Sirius is a binary system. Sirius A is the highly visible star, but there is a companion known as Sirius B, first described in modern times by the Dogon tribe of Mali (Africa) and subsequently verified by the observational science of astronomers. The Dogon also described a third celestial body with characteristics of a neutron star. While a neutron wouldn't be visible in the same manner as Sirius B, the combined gravitational attraction of a neutron star, a white giant star and a white dwarf would certainly provide the gravitational force needed to keep the Sun bound at a distance of 8.6 light years. In fact, the presence of a neutron star is by no means necessary for the gravitational interaction of the Sun with Sirius.

Historic and mythological descriptions of Sirius provides further insight into the nature of the relationship between the Sun and Sirius. A shaft leading from the Queens chamber of the Great Pyramid of Egypt was -- and still is -- aligned precisely with Sirius. Given the high probability that it was constructed that way, and considering that the pyramids form a star map in and of themselves, it shows how many epochs Sirius has been in a stationary position relative to the movement of the other stars.

When European philosophers first hypothesized that the Earth revolves around the Sun it was a radical and revolutionary idea of that era.
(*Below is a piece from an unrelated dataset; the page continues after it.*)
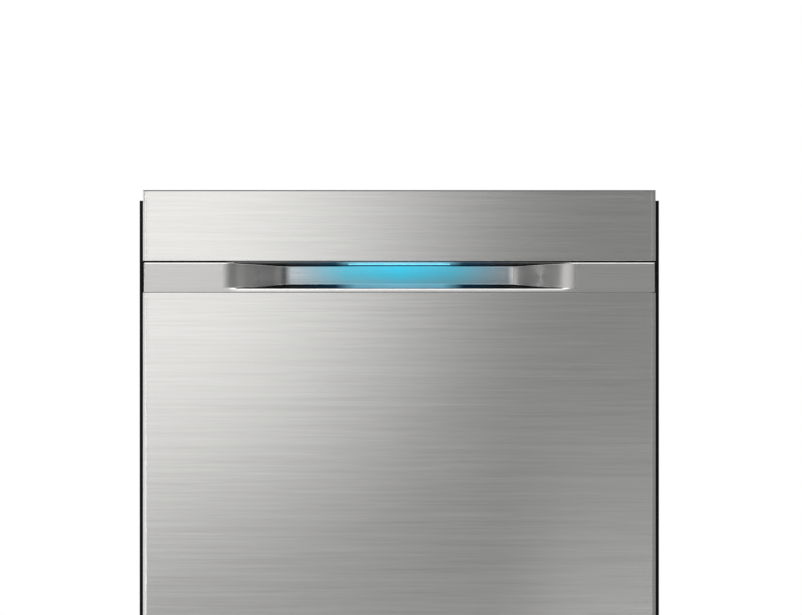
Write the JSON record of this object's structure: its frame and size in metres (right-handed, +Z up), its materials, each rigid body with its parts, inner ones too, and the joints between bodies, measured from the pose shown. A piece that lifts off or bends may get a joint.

Nicholas Copernicus developed the model and scientific explanation by which the Earth revolved around the Sun, and proponents of the model expounded it after its posthumous publication in 1543. The process of overturning the geocentric model of the Solar System, where the stationary Earth was at the center of the Universe, was not an easy venture and came to be known as the Copernican Revolution. Like most ideas that challenge the existing paradigm, it was not well received by most philosophers of the day.